For the workshops, experts were invited to mentor the students. They were Blew David (painting), Kim Baylon (illustration), Leandro Reyes (spoken poetry), Mark Angelo Roma (public speaking), Renz Ann Caguitla (photography) and Julius Renomeron Jr. (videography).
It was truly an out-of-the-box experience for students, as this kind of event inspires growth and learning outside the four walls of a classroom.
After dominating the 2017 Certified Public Accountant Licensure Exams with seven students in the top 10 (including first placer Alfonso Solomon Ramos Magno), the UST-AMV revealed another facet of its students.
“LiterARTura provided an avenue for students to find that talent, and a medium where they can hone that talent into something bigger,” says Mark Israel Marasigan, president, UST Accountancy Student Council. “Other than through academics, there will always be literature and the arts to help find the value and meaning of life in its deeper state, to help young people become braver and bolder.”
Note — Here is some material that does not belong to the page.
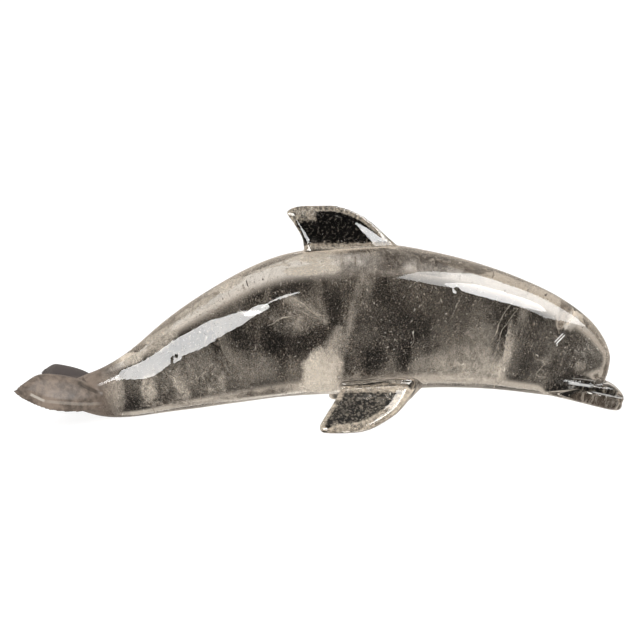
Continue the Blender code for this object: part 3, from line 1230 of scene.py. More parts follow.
def add_mesh(name: str, points: Array, faces: Array, **shares: Array) -> bpy.types.Object:
    """Put a mesh of equally sided faces in the scene at the origin.

    Args:
        name: the piece's name.
        points: corner positions (count, 3).
        faces: corner numbers (count, sides).
        shares: a number for each point, kept as an attribute of this name.

    Returns:
        The piece.
    """
    mesh = bpy.data.meshes.new(name)
    mesh.vertices.add(len(points))
    mesh.vertices.foreach_set("co", points.astype(np.float32).ravel())
    mesh.loops.add(faces.size)
    mesh.loops.foreach_set("vertex_index", faces.astype(np.int32).ravel())
    mesh.polygons.add(len(faces))
    mesh.polygons.foreach_set("loop_start", np.arange(len(faces), dtype=np.int32) * faces.shape[1])
    hold_shares(mesh, **shares)
    mesh.update(calc_edges=True)
    return link(name, mesh)


def random_turns(count: int, random: np.random.Generator) -> Array:
    """Random rotations, from unit quaternions.

    Args:
        count: how many.
        random: the source of the numbers.

    Returns:
        Matrices (count, 3, 3).
    """
    turns = random.normal(size=(4, count))
    w, x, y, z = turns / np.linalg.norm(turns, axis=0)
    return np.stack(
        (
            np.stack((1 - 2 * (y * y + z * z), 2 * (x * y - z * w), 2 * (x * z + y * w)), axis=-1),
            np.stack((2 * (x * y + z * w), 1 - 2 * (x * x + z * z), 2 * (y * z - x * w)), axis=-1),
            np.stack((2 * (x * z - y * w), 2 * (y * z + x * w), 1 - 2 * (x * x + y * y)), axis=-1),
        ),
        axis=-2,
    )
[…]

“It was LiterARTura’s aim from the start to give students an outlet to release academic stress, and an avenue not just to learn something new from their accounting subjects, but also to develop their thoughts, skills, imagination and ideas, to show that AMVians are really more than just about numbers,” adds Leeyann Gamez, assistant secretary, UST Accountancy Student Council.
Tool for expression
“I believe that art is a powerful tool for expression,” says Lorenzo Sibug, third year student and spoken poetry participant. “It can turn something negative into something beautiful. We can pour our hearts out and showcase our skills and talents for a higher purpose of conveying a message to the world.”
For Dwight Karlo Bleza, third year student and aspiring photographer, LiterARTura served as “my moment to enhance and express myself, especially through my photographs. Everyone has their own way of seeing things differently, and I think that’s the best thing about photography.”
For AMV students who regularly occupy a landscape filled with calculators, balance sheets, and a mountain of numbers, any contact with the arts is a chance to look at different facets of life, notes Tito Quiling Jr., UST Literature and Humanities professor. “Engaging in various forms of art also helps in paying close attention to detail, and looking at patterns in another light. This could help in creating a sense of balance between logic and romance, knowing when to be serious and when to be tender.
“For those who have participated in this year’s LiterARTura, the event allows one to view people not just as mere statistics, and realize that individual lives are more than just numbers. Our stories, in any art form that they are rendered, become records of our time.”
“When you think about it, accountants are no different from storytellers and poets,” says UST-AMV College of Accountancy faculty member Fermin Antonio Yabut. “We also tell stories of entities and organizations, a continuing biography of sorts. What is accounting but the art of counting, naming and telling stories more than numbers?”
The declining appreciation for arts and literature today benefits from such creative events. Despite the time constraints of having it all happen in just a day or less, the event delivered enough creative juices for everyone, especially students who focused on something unrelated to accounting quizzes. This time, they adjusted the verses of their poems, balanced their emotions, and made themselves heard through their art.
Before any titles and labels are attached to our names, we are, first and foremost, human beings who feed on our mistakes, dreams, heartbreaks and twisted stories of love. And it is through arts and literature that we endure and express them.
Here’s hoping that this is not the last of LiterARTura. The UST Accountancy Student Council started big, and has raised the bar for upcoming college week celebrations. This was a rare chance to set accounting books aside and prove to be #morethannumbers.